How Does a Passive Radiator Work?
- A passive radiator is a device seated in a hole in the front of the cabinet of a large home audio loudspeaker. Its function is to augment the lowest range of the "woofer," or bass driver. From the front panel with the screen removed, the passive radiator resembles a larger version of the woofer. However, the passive radiator actually has no electrical connection to the speaker. It is "tuned" to vibrate in response to the bass energy coming from the woofer, but at a range several steps lower than the lowest pitches that the woofer can reproduce. The passive radiator lends to the loudspeaker the aural perception of bass notes about half an octave lower than it would otherwise be able to reproduce.
- The passive radiator, which possesses a cone like that of a loudspeaker, typically fills the largest aperture in the cabinet and is able to move inward and outward even more than the woofer. This is referred to as the cone's "excursion." Neither magnets nor wires are attached to the passive radiator. It sits apparently motionless until pitches within its purposefully very narrow range are called for. Some newer passive radiators are tunable by the user to center on one of several frequencies. Passive radiators are used to deepen the response of many models of subwoofers, and are starting to be used to boost bass response in car audio as well.
- One obvious advantage of the passive radiator is that it can allow for a smaller woofer, with more moderate power requirements, to be used. A smaller woofer can also deliver greater clarity in the mid-low register, leaving the range of the "rumble" sounds to the passive radiator.

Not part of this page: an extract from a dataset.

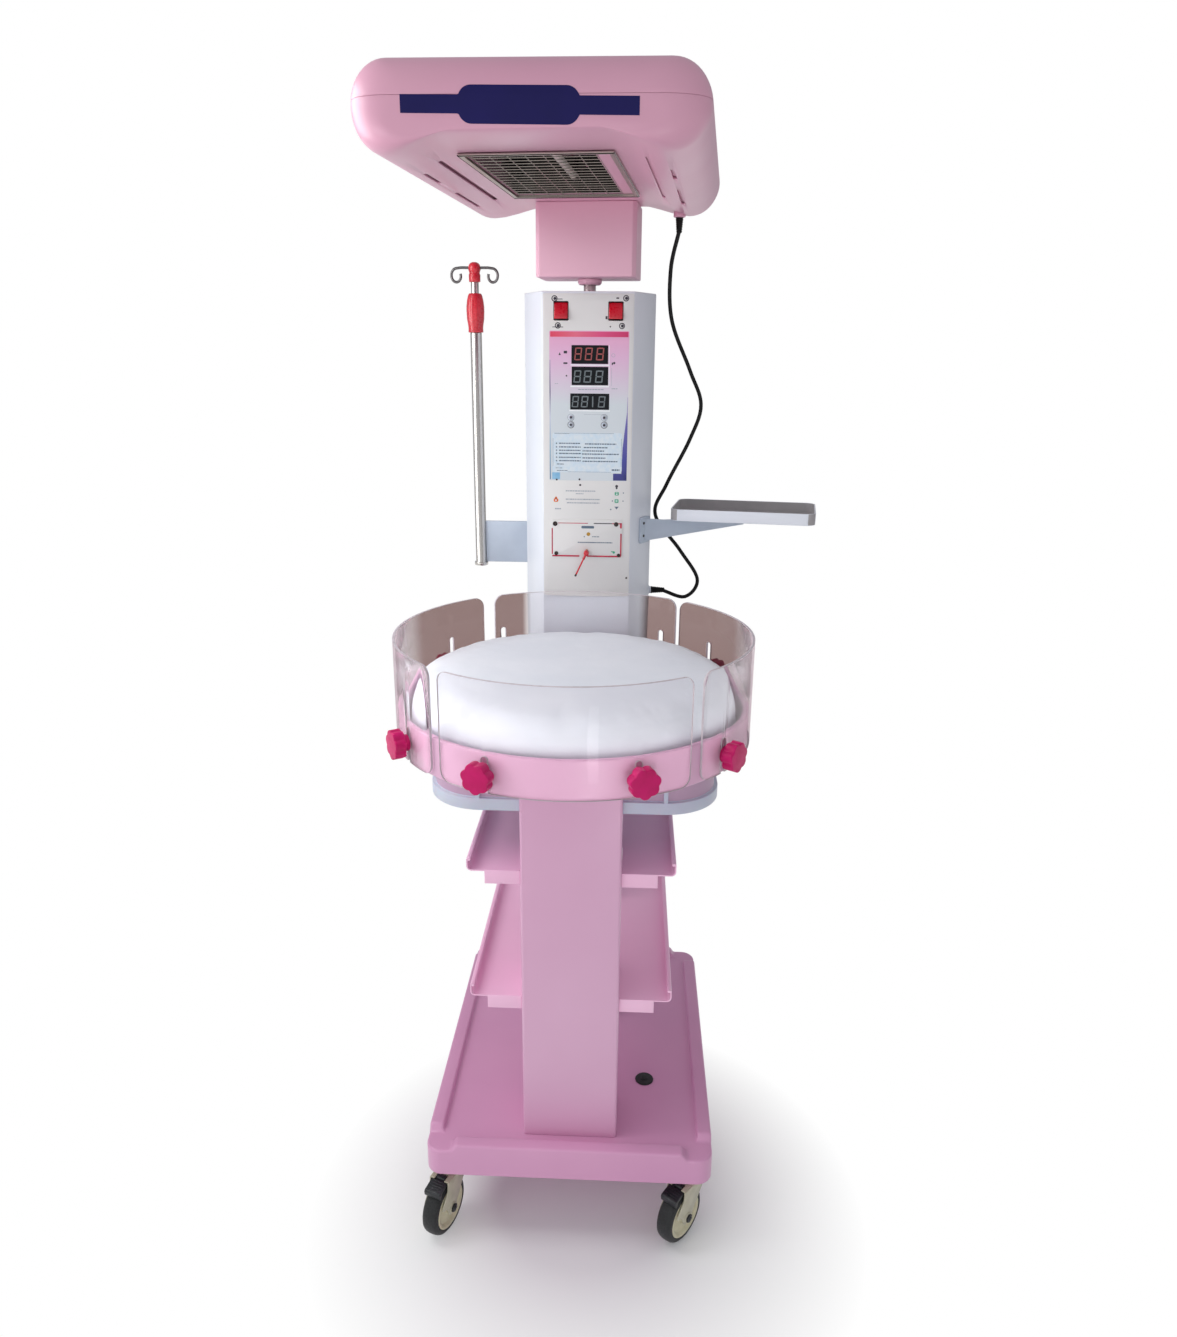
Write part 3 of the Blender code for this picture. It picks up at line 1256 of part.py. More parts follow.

One disadvantage in operation is that the radiator is exactly "out of phase" with the woofer, meaning that its cone moves out when the woofer cone moves in, and vice versa, lending marginally audible effects in certain registers. This is inevitable since the action of pushing out or pulling in by the woofer exerts a powerful effect on the air inside the speaker enclosure. A good analogy would be to think of how the air in a small room reacts when an airtight door is quickly opened or closed: air travels through another window or door elsewhere in the room in the opposite direction. As a result, passive radiators are most effective in adding extra bottom to an already large woofer, so that any audible effects of being out of phase occur at pitches near the bottom of the range of human hearing rather than in the mid-low range.